▶ WHAT TO DO
Can you reproduce the data beneath, keeping every line exact?

-- Start of DATASET EXCERPT --

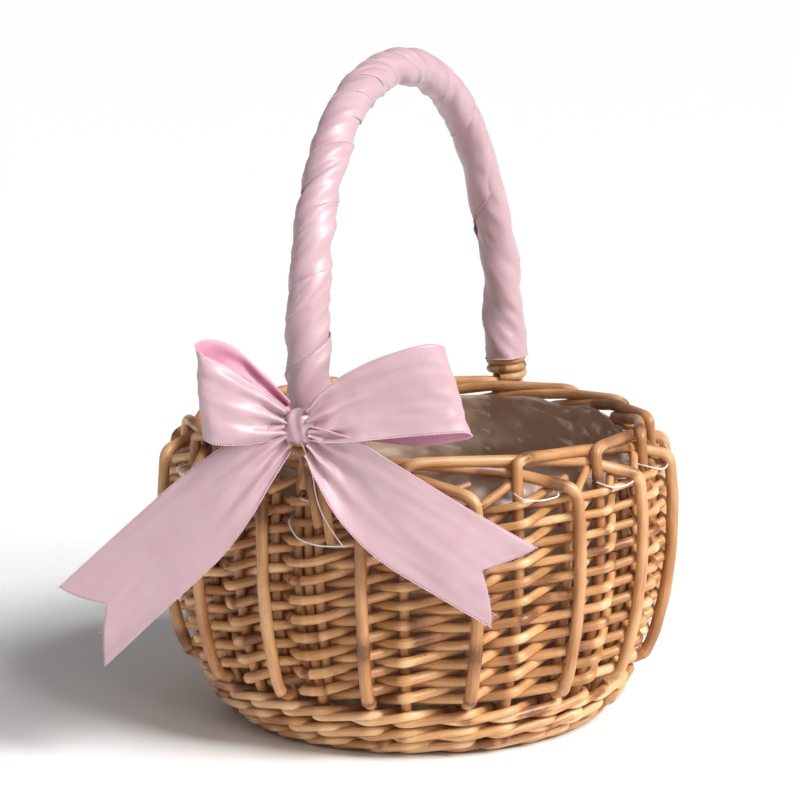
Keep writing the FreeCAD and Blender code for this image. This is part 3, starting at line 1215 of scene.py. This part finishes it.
# ---- ribbon -------------------------------------------------------------------------------
class Beads:
    """Sets the small loops of a woven ribbon's edge along lines."""

    SIZES = {"Spacing": 1.15 * MM, "Radius": 0.3 * MM, "Stretch": 1.5}

    def __init__(self) -> None:
        """Builds the tree that sets the loops."""
        tree = GeometryTree("edge loops", tuple(self.SIZES))
        given = tree.given
        spacing = {"Curve": tree.curve(), "Length": given["Spacing"]}
        spaced = tree.add("GeometryNodeResampleCurve", spacing, mode="LENGTH")
        bead = tree.add("GeometryNodeMeshUVSphere", {"Segments": 6, "Rings": 4, "Radius": given["Radius"]})
        tangent = tree.add("GeometryNodeInputTangent")
        turned = tree.add("FunctionNodeAlignRotationToVector", {"Vector": tangent}, axis="Z")
        size = tree.add("ShaderNodeCombineXYZ", {0: 1.0, 1: 1.0, 2: given["Stretch"]})
        tree.end(tree.add("GeometryNodeInstanceOnPoints", {
            "Points": spaced, "Instance": bead, "Rotation": turned, "Scale": size,
        }))
        self.tree = tree

    def along(
        self, name: str, lines: Sequence[Sequence[Vector]], finish: bpy.types.Material
    ) -> bpy.types.Object:
        """One piece of beads along the lines."""
        return linked(name, self.tree.run(polylines(lines), {**self.SIZES, "Material": finish}))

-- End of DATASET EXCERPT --

▶ SOLVED EXERCISE
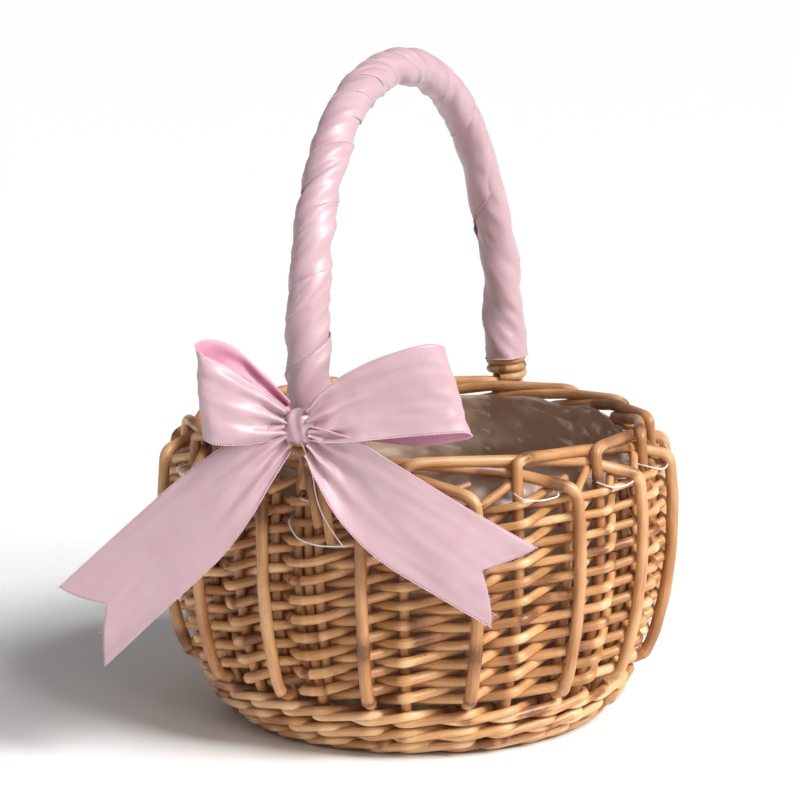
Keep writing the FreeCAD and Blender code for this image. This is part 3, starting at line 1215 of scene.py. This part finishes it.
# ---- ribbon -------------------------------------------------------------------------------
class Beads:
    """Sets the small loops of a woven ribbon's edge along lines."""

    SIZES = {"Spacing": 1.15 * MM, "Radius": 0.3 * MM, "Stretch": 1.5}

    def __init__(self) -> None:
        """Builds the tree that sets the loops."""
        tree = GeometryTree("edge loops", tuple(self.SIZES))
        given = tree.given
        spacing = {"Curve": tree.curve(), "Length": given["Spacing"]}
        spaced = tree.add("GeometryNodeResampleCurve", spacing, mode="LENGTH")
        bead = tree.add("GeometryNodeMeshUVSphere", {"Segments": 6, "Rings": 4, "Radius": given["Radius"]})
        tangent = tree.add("GeometryNodeInputTangent")
        turned = tree.add("FunctionNodeAlignRotationToVector", {"Vector": tangent}, axis="Z")
        size = tree.add("ShaderNodeCombineXYZ", {0: 1.0, 1: 1.0, 2: given["Stretch"]})
        tree.end(tree.add("GeometryNodeInstanceOnPoints", {
            "Points": spaced, "Instance": bead, "Rotation": turned, "Scale": size,
        }))
        self.tree = tree

    def along(
        self, name: str, lines: Sequence[Sequence[Vector]], finish: bpy.types.Material
    ) -> bpy.types.Object:
        """One piece of beads along the lines."""
        return linked(name, self.tree.run(polylines(lines), {**self.SIZES, "Material": finish}))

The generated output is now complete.